> **PROBLEM STATEMENT**:
Track down each line that has the word "part" and copy it.

....

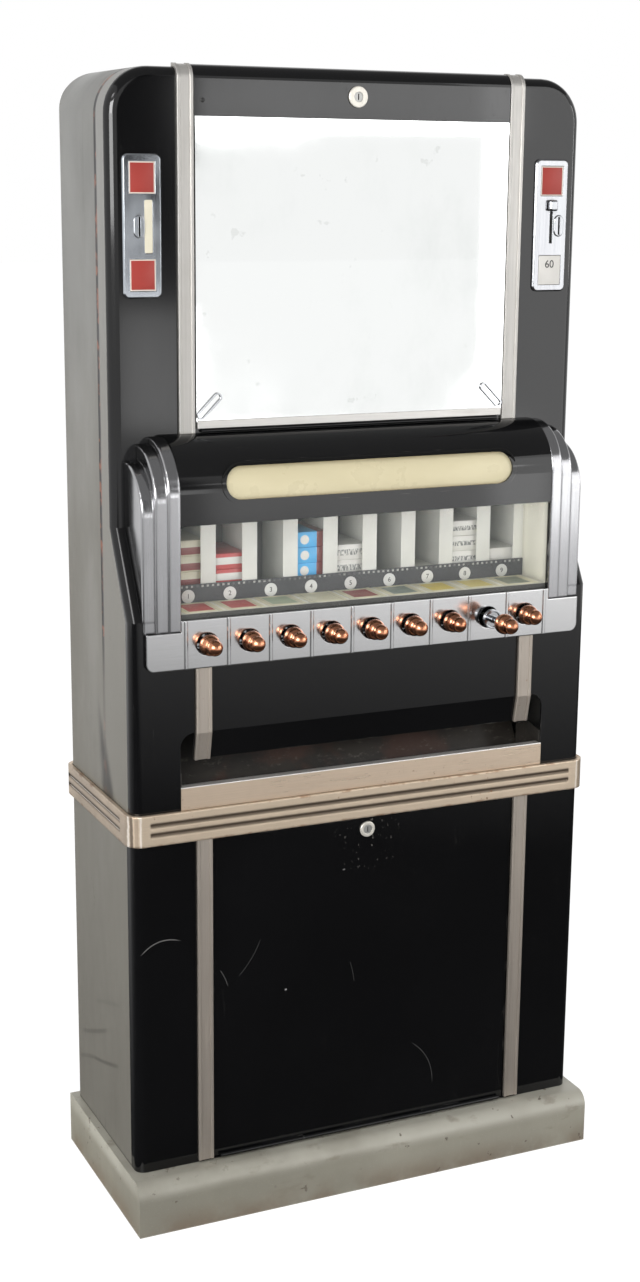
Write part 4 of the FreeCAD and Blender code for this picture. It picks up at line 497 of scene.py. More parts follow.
def belt_metal():
    """Belt with grooves dark with soiling and painted shade, duller sides, and painted reflections round
    its corners, as bright and dark streaks.
    """
    s = metal_shader(
        "belt_aluminium", (0.665, 0.545, 0.415), LENGTHWISE_X, 0.34, tarnish=(0.055, 0.038, 0.026),
        dirt=1.0, metallic=0.7, soft=0.0035, rust=0.9, grooves=BELT_GROOVES, rims=BELT_RIMS)
    side = s.span(s.math("ABSOLUTE", s.x), 0.3535, 0.3545)
    dull = s.product(side, s.span(s.noise(8.0, detail=5), 0.3, 0.6, 0.3, 0.75))
    base = s.mix(dull, s.fed("Base Color"), (0.5, 0.5, 0.53), "MULTIPLY")
    normal = s.node("ShaderNodeNewGeometry").outputs["Normal"]
    sideways = s.math("ABSOLUTE", s.node("ShaderNodeSeparateXYZ", Vector=normal).outputs[0])
    wavy = s.math("ADD", sideways, s.wobble(70.0, 0.12))
    # Painted reflections: bright and dark streaks that follow each corner's turn from front to side.
    for centre, half, colour, strength in CORNER_REFLECTIONS:
        base = s.mix(s.within(wavy, centre, half * 0.4, half, strength), base, colour)
    s.colour(base)
    return s.material


def plate_metal():
    """Left coin plate: a worn bright frame round a polished recess."""
    s = metal_shader("chrome_plate_left", (0.5, 0.53, 0.57), LENGTHWISE_Z, 0.07, **POLISH)
    slot = s.product(s.within(s.x, -PLATE.x, 0.0195, 0.02), s.within(s.z, PLATE.z, 0.03, 0.031))
    rim = s.product(
        s.span(s.y, PLATE_FACE + 0.0007, PLATE_FACE + 0.0009, 1, 0), s.math("SUBTRACT", 1.0, slot))
    s.colour(s.mix(rim, s.fed("Base Color"), (0.78, 0.76, 0.75)))
    s.rough(s.math("ADD", s.fed("Roughness"), s.product(rim, 0.28)))
    return s.material


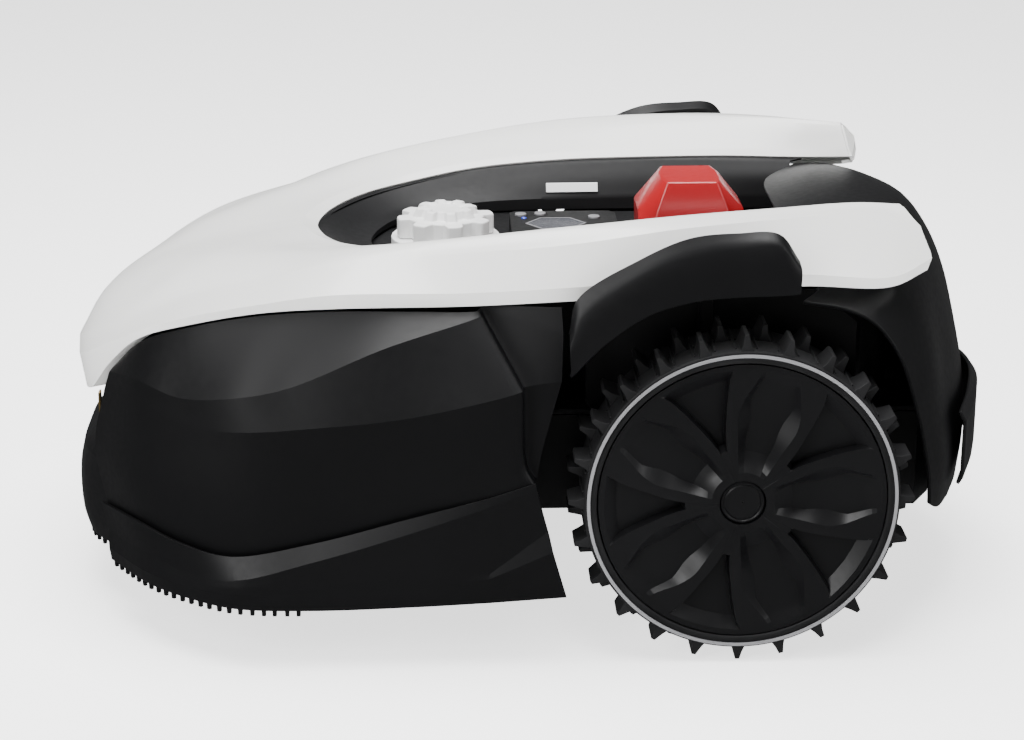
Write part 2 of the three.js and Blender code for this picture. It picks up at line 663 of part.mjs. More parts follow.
part(
  "console_tray",
  cut(
    planPrism(fullOutline(TRAY_HALF), LID_TOP_Z + GAP, TRAY_TOP_Z),
    planPrism(fullOutline(TRAY_INNER_HALF), LID_TOP_Z, TRAY_TOP_Z - WALL),
    upright(DECK_X, 0, TRAY_TOP_Z - 5, TRAY_TOP_Z + 1, LIFT_SCREW_R + 1),
    box(stemX0 - 1, stemX1 + 1, stemY0 - 1, stemY1 + 1, TRAY_TOP_Z - 5, TRAY_TOP_Z + 1),
  ),
  "black_inner",
);

// ---------------------------------------------------------------- console panel, display and keys
const PANEL_BASE_Z = TRAY_TOP_Z + GAP;
const CONSOLE_OUTLINE = [[-62, -42], [-62, 42], [0, 42], [14, 28], [14, -45], [10, -49], [-58, -49]];
const LENS_DEPTH = 2;
const LENS_NARROWING = 0.8;
const LENS_X = -18;
const LENS_Y = -14;
const LENS_RADIUS = 21;
const KEY_R = 4.2;
const KEY_TOP_Z = CONSOLE_Z + 1.2;
const KEY_FOOT_Z = CONSOLE_Z - 4;
const KEYS = [["power_button", 6, -38], ["home_button", -8, -40], ["start_button", -46, -30]];

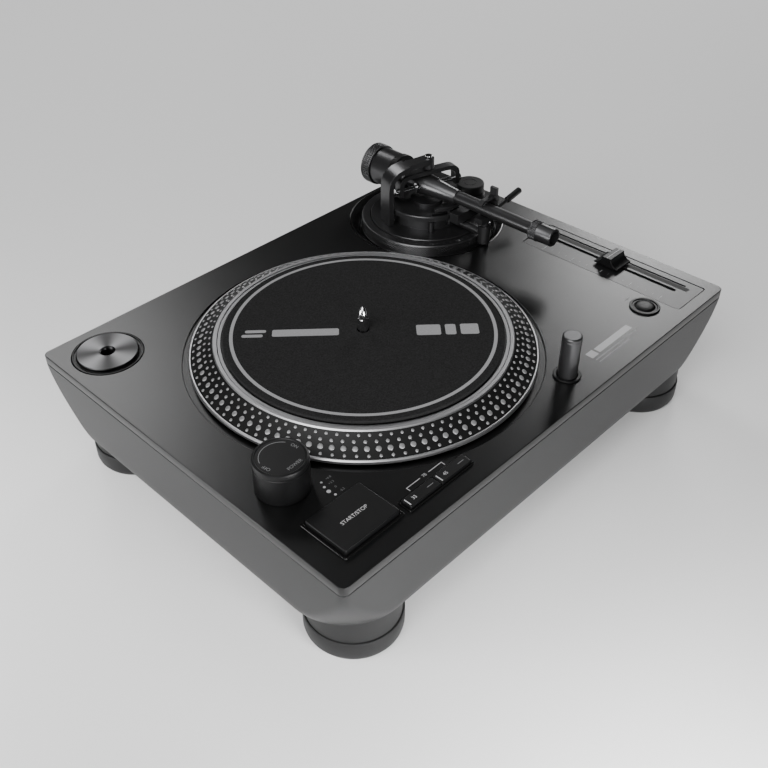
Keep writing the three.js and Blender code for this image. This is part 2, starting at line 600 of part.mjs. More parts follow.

....

> **IN RESPONSE**:
Write part 4 of the FreeCAD and Blender code for this picture. It picks up at line 497 of scene.py. More parts follow.
Write part 2 of the three.js and Blender code for this picture. It picks up at line 663 of part.mjs. More parts follow.
part(
Keep writing the three.js and Blender code for this image. This is part 2, starting at line 600 of part.mjs. More parts follow.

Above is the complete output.